# Source material:
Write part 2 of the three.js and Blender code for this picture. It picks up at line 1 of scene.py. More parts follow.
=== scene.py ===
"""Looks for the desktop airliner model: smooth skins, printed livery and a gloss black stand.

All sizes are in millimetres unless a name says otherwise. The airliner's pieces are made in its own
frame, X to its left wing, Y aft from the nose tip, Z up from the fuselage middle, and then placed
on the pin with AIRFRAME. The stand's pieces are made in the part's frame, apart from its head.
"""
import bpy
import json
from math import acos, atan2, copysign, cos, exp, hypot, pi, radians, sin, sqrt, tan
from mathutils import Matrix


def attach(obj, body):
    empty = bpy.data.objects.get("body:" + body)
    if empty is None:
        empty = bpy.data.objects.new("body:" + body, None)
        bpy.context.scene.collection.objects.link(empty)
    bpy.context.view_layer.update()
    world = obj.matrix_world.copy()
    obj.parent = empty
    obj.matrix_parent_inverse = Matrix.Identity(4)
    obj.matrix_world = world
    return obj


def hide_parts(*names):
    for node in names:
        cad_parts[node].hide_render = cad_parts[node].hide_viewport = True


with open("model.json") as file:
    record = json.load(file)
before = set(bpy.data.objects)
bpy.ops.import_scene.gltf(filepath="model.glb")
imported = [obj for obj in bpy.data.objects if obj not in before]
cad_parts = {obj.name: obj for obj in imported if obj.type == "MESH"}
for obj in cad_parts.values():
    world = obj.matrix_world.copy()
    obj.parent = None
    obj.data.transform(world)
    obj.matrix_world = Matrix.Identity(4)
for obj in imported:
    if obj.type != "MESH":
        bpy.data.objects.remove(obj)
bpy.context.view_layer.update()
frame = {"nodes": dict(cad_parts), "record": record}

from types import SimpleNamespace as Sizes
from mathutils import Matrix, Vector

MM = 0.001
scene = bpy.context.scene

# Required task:
Set down only these lines, exactly: the line containing "obj.data.transform(world)" and each line after it, through the end of the listing.

# Solution to this task:
    obj.data.transform(world)
    obj.matrix_world = Matrix.Identity(4)
for obj in imported:
    if obj.type != "MESH":
        bpy.data.objects.remove(obj)
bpy.context.view_layer.update()
frame = {"nodes": dict(cad_parts), "record": record}

from types import SimpleNamespace as Sizes
from mathutils import Matrix, Vector

MM = 0.001
scene = bpy.context.scene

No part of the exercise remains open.